In an Email-Overload Work Culture, Nugg Connects Teams More Effectively

Nugg, a workplace collaboration tool based in Vancouver, understands that every morning, consulting, IT, sales, corporate and communication team members across the globe wake up to the smell of coffee and the often tricky task of emptying their email inbox.

Not surprisingly, the increased volume of digital correspondences has made it difficult to track key decisions, relay messages and identify success and failure throughout the course of a disorganized message thread.

It is the standard, but it is far from perfect. Miscommunication or misplaced messages ends up causing impactful errors that waste time, energy and money.

Nugg breaks workplace communication down into four categories: Focus, decide, track and align. This enables team members to mark each significant message as such, helping the whole team collaborate better and succeed long-term.

“A lot of people live in email,” said Tris Hussey, director of customer success at Nugg Solutions Corp., “and we are not going to fight that trend. It’s a really interesting dichotomy, where we know people are looking for tools that will help keep their team on track above the area of having meetings, emails and task managers.”

It is not good enough for Nugg to simply operate on its own; it must work seamlessly with other platforms, not just forwarding emails, but also completing the round trip. If a worker wants to do everything on Gmail, they can, and that’s the beauty of Nugg.

“Teams don’t often communicate their decisions well or quickly,” said Hussey. “They don’t track or connect decisions with goals. And then they never review their decisions. With this first iteration of [Nugg], you can see the decision records and everything you decided in the past on a particular team. There you can go: ‘Oh yeah, that was a bad decision’ or ‘Yeah! That was a great decision, we took a risk and we made it.’ Before that you don’t really have a record of that.”

According to the work by Professor Alex Pentland of MIT Media Lab, truly effective teams have a high level of energy, engagement and exploration. Energy can be the act of discussing, brainstorming or negotiating, while engagement is the reaction to the energy, should it be a nod of comprehension or feedback to what has been said. Finally, exploration is the act of bringing in new external ideas that has yet to be present within the team. Nugg is currently promoting energy and engagement within workplace, while refining the capability to explore within the platform.

Nugg wants teams to focus on the big picture by allowing the whole team to see what is happening above, below and all around them. The transparency of the application is an important aspect in terms of building a free flowing communication highway with the various company goals as clear destinations.

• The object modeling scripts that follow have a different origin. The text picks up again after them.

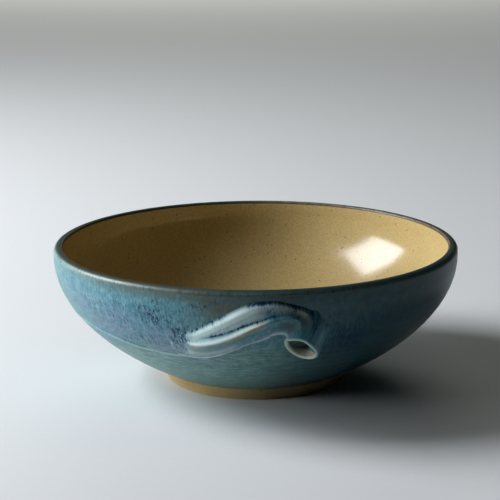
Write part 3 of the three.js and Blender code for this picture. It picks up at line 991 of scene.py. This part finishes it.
def joined(loops, middle):
    """Quads from each ring of point numbers to the next, and triangles from the last to its middle."""
    steps = [(outer, np.roll(outer, -1), np.roll(inner, -1), inner) for outer, inner in zip(loops, loops[1:])]
    last = loops[-1]
    fan = np.stack([last, np.roll(last, -1), np.full(len(last), middle)], axis=1)
    return np.concatenate([np.stack(step, axis=1) for step in steps]), fan


def handle_mesh():
    """The strap's grid with a block left out round the curl, the rings that fill the block, and a
    hidden underside inside the wall. Every point comes with its chart place and its share of the
    curl's rim and of its bore."""
    offset, climb = handle_grid()
    rows, columns = offset.shape
    place = np.arange(rows * columns).reshape(rows, columns)
    left, right = np.searchsorted(grid_columns, block_sides)
    low, high = block_low_row, low_rows + rail_rows * rail_names.index("groove")
    ring = np.concatenate([
        place[low, left:right], place[low:high, right], place[high, right:left:-1], place[high:low:-1, left],
    ])
    edge = np.concatenate([place[0, :-1], place[:-1, -1], place[-1, :0:-1], place[:0:-1, 0]])
    keep = np.ones((rows - 1, columns - 1), bool)
    keep[low:high, left:right] = False

    o, c = offset.ravel(), climb.ravel()
    parts = [(handle_point(o, c, handle_height(o, c)), o, c, 0, 0)]
    parts += curl_layers(o[ring], c[ring])
    fill = [ring] + [len(o) + len(ring) * k + np.arange(len(ring)) for k in range(len(parts) - 1)]
    bore_middle = fill[-1][-1] + 1
    one = np.ones(1)
    bore_point = curl_base + bore_floor_proud * curl_out
    parts.append((bore_point[None, :], curl_offset * one, curl_climb * one, 0, 1))
    sunk = underside_layers(o[edge], c[edge])
    below = [edge] + [bore_middle + 1 + len(edge) * k + np.arange(len(edge)) for k in range(len(sunk))]
    parts += sunk
    o, c = underside_offset * one, underside_climb * one
    parts.append((on_wall(o, c, -seat_depth), o, c, 0, 0))

    fill_quads, fill_fan = joined(fill, bore_middle)
    under_quads, under_fan = joined(below, below[-1][-1] + 1)
    quads = np.concatenate([grid_faces(place)[keep.ravel()], fill_quads, under_quads[:, [0, 3, 2, 1]]])
    fans = np.concatenate([fill_fan, under_fan[:, [1, 0, 2]]])
    points = np.concatenate([part[0] for part in parts])
    charts = [np.concatenate([part[i] + np.zeros(len(part[1])) for part in parts]) for i in (1, 2, 3, 4)]
    used = np.unique(np.concatenate([quads.ravel(), fans.ravel()]))
    renumber = np.zeros(len(points), int)
    renumber[used] = np.arange(len(used))
    return points[used], renumber[quads].tolist() + renumber[fans].tolist(), [c[used] for c in charts]


def to_back(points):
    """The same place on the other side of the bowl: half a turn about its axis."""
    return points * np.array([-1.0, -1.0, 1.0])


band_end = 0.0015


def along_rail(offset, climb, rail, shift, width, stretch):
    """A soft band that follows a rail: shift metres above it, a width in metres, over a stretch of
    offsets. A bell across it, and a soft step at each of its ends."""
    climbs, _ = rails_at(offset)
    above = (climb - climbs[..., rail_names.index(rail)]) * wall_length
    band = np.exp(-(((above - shift) / width) ** 2))
    return band * rise(offset, stretch[0], band_end) * rise(-offset, -stretch[1], band_end)


most_ink = 1.25
hook_pale_width = 0.0009


def handle_marks(offset, climb, on_rim, in_bore):
    """What the glaze does on the handle. It breaks pale along the edges, on the ridges and on the
    shelf, and painted highlights lighten the slopes that face the window; it is bare and brown below the
    second ridge, blue on the curl's flank and cream round its rim, and pools ink blue in the groove and
    along the upper edge. Painted shade darkens the valley where the strap turns into the curl, with a
    little brown, and the curl's bore, whose lit side gets cream painted light. Each mark is the strongest
    of several bands along the rails."""
    marks = wall_marks(offset, climb, offset / rim_radius)
    away, _ = line_distance(offset, climb, hook_line)
    # Pale where the glaze breaks on edges and ridges, with painted highlights: the bands just above the first
    # and second ridges and under the upper edge lie on slopes that face the window.
    pale_break_and_highlight = np.max([
        0.6 * np.exp(-((away / hook_pale_width) ** 2)),
        0.75 * along_rail(offset, climb, "first ridge", -0.001, 0.0026, (-0.050, 0.022)),
        0.5 * along_rail(offset, climb, "first ridge", -0.0045, 0.0035, (-0.046, 0.006)),
        0.95 * along_rail(offset, climb, "first ridge", 0.0022, 0.0022, (-0.052, -0.002)),
        0.8 * along_rail(offset, climb, "upper edge", -0.0024, 0.0018, (-0.004, 0.034)),
        0.95 * along_rail(offset, climb, "second ridge", 0.0013, 0.0015, (-0.052, 0.004)),
        0.4 * along_rail(offset, climb, "flange", 0.002, 0.004, (-0.055, -0.015)),
        0.5 * along_rail(offset, climb, "thin lower edge", 0.001, 0.0008, (0.004, 0.024)),
    ], axis=0)
    bare = np.max([
        along_rail(offset, climb, "second ridge", -0.0026, 0.0017, (-0.051, -0.036)),
        0.7 * along_rail(offset, climb, "second ridge", -0.0016, 0.0016, (-0.036, -0.024)),
        along_rail(offset, climb, "second ridge", -0.0012, 0.0019, (-0.022, 0.006)),
    ], axis=0)
    _, from_curl, angle = about_curl(on_wall(offset, climb))
    beside = from_curl - rim_at(angle)[1]
    # lit is the side of the curl's bore that faces the window.
    lower, lit = np.clip(0.5 - np.sin(angle), 0, 1), np.clip(np.cos(angle + 0.6), 0, 1)
    flank = np.maximum(
        np.exp(-((np.clip(beside, 0, None) / 0.0026) ** 2)),
        along_rail(offset, climb, "thin lower edge", 0.001, 0.002, (-0.004, 0.028)),
    )
    # Painted shade: the valley where the strap turns into the curl is darkened because it faces away from the
    # window, and a little of it also goes brown.
    painted_valley_shade = np.max([
        along_rail(offset, climb, "under slope", 0.001, 0.0065, (0.013, 0.060)),
        along_rail(offset, climb, "second ridge", 0.0035, 0.0045, (0.018, 0.060)),
        0.9 * along_rail(offset, climb, "first ridge", -0.001, 0.003, (0.030, 0.060)),
    ], axis=0) * (1 - 0.9 * flank)
    ink = np.max([
        along_rail(offset, climb, "groove", 0.0004, 0.0009, (-0.036, 0.014)),
        0.9 * along_rail(offset, climb, "upper edge", 0.0008, 0.0024, (-0.056, -0.02)),
        along_rail(offset, climb, "upper edge", 0.0006, 0.0026, (-0.006, 0.045)),
        0.5 * along_rail(offset, climb, "first ridge", -0.002, 0.003, (0.002, 0.032)),
        spots(offset, climb, (1.0, (-0.0545, 0.74), (0.004, 0.004), 0)),
        1.2 * lower * np.exp(-(((beside - 0.0012) / 0.001) ** 2)),
    ], axis=0)
    violet = 0.8 * along_rail(offset, climb, "flange", -0.001, 0.003, (-0.052, 0.03))
    pale_break_and_highlight = pale_break_and_highlight * (1 - 0.9 * np.clip(ink, 0, 1)) * (1 - in_bore)
    marks["broken"] = np.clip(pale_break_and_highlight + 0.3 * on_rim, 0, 1)
    # Painted light: cream on the side of the bore's wall that faces the window.
    inside = lit * rise(-in_bore, -0.75, 0.05) * (in_bore > 0.3)
    rim_line = on_rim * (1 - in_bore) * (0.3 + 0.5 * lower)
    marks["cream"] = np.clip(np.maximum(rim_line, inside) + 0.35 * bare, 0, 1)
    above = climb > rails_at(offset)[0][..., -1]
    thin = np.max([marks["thin"] * above, bare, 0.15 * painted_valley_shade], axis=0)
    # The bore is also painted olive brown, as painted shade.
    marks["thin"] = np.clip(thin * (1 - on_rim) + 0.6 * in_bore, 0, 1)
    pooled = np.maximum(marks["pooled"] * (1 - painted_valley_shade), most_ink * ink)
    marks["pooled"] = np.clip(pooled - on_rim - in_bore, 0, most_ink)
    marks["lavender"] = np.clip(np.maximum(marks["lavender"], violet), 0, 1)
    # Painted shade: the wall's painted shade, the bore apart from its lit side, and the valley.
    deep = marks["deep"] * (1 - 0.5 * on_rim) * (1 - 0.8 * flank)
    marks["deep"] = np.max([deep, in_bore * (1 - inside), painted_valley_shade], axis=0)
    return marks


points, faces, charts = handle_mesh()
marks = handle_marks(*charts)
for name, half_turn in (("front_handle", 0), ("back_handle", math.pi)):
    placed = to_back(points) if half_turn else points
    azimuth = charts[0] / rim_radius + half_turn
    marks["wall_place"] = wall_marks(charts[0], charts[1], azimuth)["wall_place"]
    handle = piece(name + "_glazed", placed, faces, outer_finish, **marks)
    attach(handle, "root")
    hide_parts(name)


# Handle tails. A thin coil of clay trailed along the wall from the strap's lower left corner and
# smeared down by finger, so that it is a soft line that fades out as it climbs.
tail_offsets = np.array(
    [-0.0545, -0.06, -0.066, -0.073, -0.085, -0.1, -0.118, -0.136, -0.155, -0.18, -0.207]
)
tail_climbs = np.array([0.59, 0.579, 0.574, 0.574, 0.585, 0.593, 0.614, 0.635, 0.656, 0.675, 0.71])
tail_sizes = np.array([0.3, 0.8, 1, 1, 1, 1, 0.95, 0.9, 0.8, 0.6, 0])
tail_relief = 0.0011
tail_half_width = 0.0026
tail_edge_sink = 0.00015
tail_seat_depth = 0.0008


def tail_mesh(steps=300, sides=16):
    """A low ridge carried along the wall: its section is a smooth hump, the square of one minus the
    square of the place across it, closed underneath inside the wall."""
    share = np.linspace(0, 1, steps)
    places = np.broadcast_to(np.linspace(0, 1, len(tail_offsets)), (steps, len(tail_offsets)))
    spread = [np.broadcast_to(row, places.shape) for row in (tail_offsets, tail_climbs, tail_sizes)]
    line, middle, size = (bend(share, places, row)[:, None] for row in spread)
    u = np.linspace(-1, 1, sides)[None, :]
    offset = line + 0 * u
    climb = middle + u * tail_half_width / wall_length
    height = tail_relief * size * (1 - u**2) ** 2 - tail_edge_sink
    over = on_wall(offset, climb, height)
    under = on_wall(offset, climb, np.full_like(height, -tail_seat_depth))
    place = np.arange(steps * sides).reshape(steps, sides)
    shift = steps * sides
    quads = [grid_faces(place), grid_faces(place + shift)[:, ::-1]]
    for run, flip in ((place[:, 0], 1), (place[:, -1], -1), (place[0], -1), (place[-1], 1)):
        side = np.stack([run[:-1], run[1:], run[1:] + shift, run[:-1] + shift], axis=1)
        quads.append(side[:, ::flip])
    points = np.concatenate([over.reshape(-1, 3), under.reshape(-1, 3)])
    hump = np.broadcast_to((1 - u**2) ** 4 * size, height.shape).ravel()
    charts = [np.tile(offset.ravel(), 2), np.tile(climb.ravel(), 2)]
    return points, np.concatenate(quads).tolist(), charts, np.concatenate([hump, 0 * hump])


points, faces, charts, hump = tail_mesh()
marks = wall_marks(*charts, charts[0] / rim_radius)
# The tail's crest is pale: glaze breaking over it, with a painted highlight.
marks["broken"] = hump * 0.35
marks["cream"] = 0 * hump
for name, half_turn in (("front_handle_tail", 0), ("back_handle_tail", math.pi)):
    placed = to_back(points) if half_turn else points
    azimuth = charts[0] / rim_radius + half_turn
    marks["wall_place"] = wall_marks(*charts, azimuth)["wall_place"]
    tail = piece(name + "_glazed", placed, faces, outer_finish, **marks)
    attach(tail, "root")
    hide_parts(name)


# Studio. A plain pale table top, a soft window high on the left with more light from lower down
# under it, a light for the far table, a faint even fill, and a camera where the photograph was taken.
def table_top():
    """Matt pale card, nearly white and faintly cool."""
    finish = new_finish("pale_matt_card")
    place = add(finish, "ShaderNodeTexCoord", {}, {})
    mottle = add(
        finish, "ShaderNodeTexNoise", {},
        {"Vector": (place, "Object"), "Scale": 300.0, "Detail": 3.0},
    )
    shade = add(
        finish, "ShaderNodeMix", {"data_type": "RGBA"},
        {"Factor": (mottle, "Fac"), "A": colour("#d6d8d8"), "B": colour("#dbdddc")},
    )
    surface = add(
        finish, "ShaderNodeBsdfPrincipled", {},
        {"Base Color": shade, "Roughness": 0.9, "Specular IOR Level": 0.2},
    )
    add(finish, "ShaderNodeOutputMaterial", {}, {"Surface": surface})
    return finish


table_reach = 8.0
corners = np.array([[-1, -1, 0], [1, -1, 0], [1, 1, 0], [-1, 1, 0]]) * table_reach
table = piece("table_top", corners, [[0, 1, 2, 3]], table_top())


def area_light(name, towards, place, size, watts, shade, mirrored=True):
    """A rectangular light of a given width and height at a place, facing a point."""
    light = bpy.data.lights.new(name, "AREA")
    light.shape = "RECTANGLE"
    light.size, light.size_y = size
    light.energy = watts
    light.color = colour(shade)[:3]
    lamp = bpy.data.objects.new(name, light)
    bpy.context.scene.collection.objects.link(lamp)
    lamp.location = place
    aim = Vector(towards) - Vector(place)
    lamp.rotation_euler = aim.to_track_quat("-Z", "Y").to_euler()
    lamp.visible_camera = False
    lamp.visible_glossy = mirrored
    return lamp


bowl_middle = (0, 0, 0.05)
window_direction = np.array([-1.42, 0.23, 1.0])
window_place = 2.2 * window_direction / np.linalg.norm(window_direction)
area_light("window", bowl_middle, window_place.tolist(), (1.15, 1.25), 72.0, "#f6f9ff")
area_light("window_low", bowl_middle, (-2.3, -0.22, 0.34), (1.3, 0.5), 38.0, "#f6f9ff", mirrored=False)
area_light("far_fill", (-0.4, 6.0, 0), (-0.4, 6.0, 3.0), (3.4, 3.4), 160.0, "#f6f6f0", mirrored=False)
area_light("ceiling", (0, 0, 0), (0.6, 0.3, 2.6), (2.4, 2.4), 3.5, "#fbfbf0", mirrored=False)

world = bpy.data.worlds.new("room")
world.use_nodes = True
background = world.node_tree.nodes["Background"]
background.inputs["Color"].default_value = colour("#dfe6ea")
background.inputs["Strength"].default_value = 0.004
bpy.context.scene.world = world

camera_place = (-0.00425, -1.143, 0.3697)
lens = bpy.data.cameras.new("camera")
lens.lens = 111.226
lens.sensor_width = 36
lens.clip_end = 60
camera = bpy.data.objects.new("camera", lens)
bpy.context.scene.collection.objects.link(camera)
camera.location = camera_place
tilt = Matrix.Rotation(math.radians(76.55), 4, "X") @ Matrix.Rotation(math.radians(-0.299), 4, "Z")
camera.rotation_euler = tilt.to_euler()
bpy.context.scene.camera = camera
bpy.context.scene.view_settings.view_transform = "Standard"
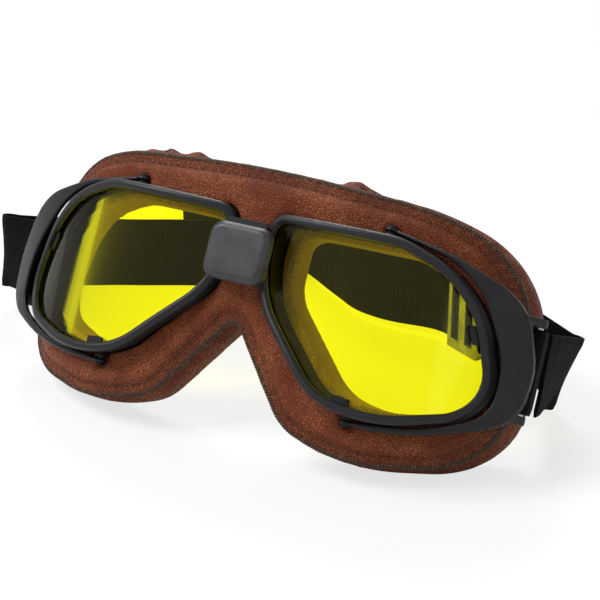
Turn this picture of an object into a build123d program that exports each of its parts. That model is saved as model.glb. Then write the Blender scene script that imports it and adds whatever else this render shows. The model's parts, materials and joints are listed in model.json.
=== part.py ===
"""Aviator flying goggles, standing as they do on a table.

The goggles lean back on their padded cheeks, with the elastic strap standing on its
edge behind them. Millimetres, +Z up, +X along the width. The origin is the bottom
centre of the whole outline box.

Two planes carry nearly everything. `face` is seen from the front: its X runs along the
width, its Y up the goggles, and its normal towards the viewer. `crown` is seen from
above: its X runs along the width and its Y is the depth behind the lens clips.
"""
import os
from math import cos, hypot, radians, sin, sqrt

from build123d import *

os.makedirs("parts", exist_ok=True)

# Stance on the table
lean_angle = 29.6
mid_x = 15.7607
face_y = -78.2336
face_z = 27.7243
foot_flat = 0.5

# Lens opening of one eye, seen from the front
lens_width = 77.5
lens_height = 55.4
lens_inner_x = 7.8
lens_low_z = -2.4
lens_thickness = 2.0
eye_radius = 77.0
eye_centre_x = 33.0
eye_front = -5.0

# Rim, lens seat and eye frame
rim_width = 3.1
rim_front = 3.0
rim_bevel = 0.9
lens_lap = 1.7
seat_clearance = 0.2
flange_thickness = 0.9
frame_gap = 0.3
frame_wall = 1.7
frame_depth = 10.0

# Clips on the edge of the lens
clip_width = 6.0
clip_reach = 2.2
clip_thickness = 1.2
clip_round = 0.5
low_clip_x = 46.5
side_clip_z = 31.0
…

“We believe teams are more than just projects,” said Hussey. “They are bigger than projects. And there are things that people need to talk about that are bigger than what will happen day-to-day. If I have a project today to update the website, that’s just a facet of the entire mission of the company.”

Hussey added, “It’s the idea of capturing information, ideas and progress in a way that isn’t lost in emails or chats. Someone can say something really brilliant in chat, but if you come back to it five hours later, are you going to see it? No. But in Nugg, you’ll see it.”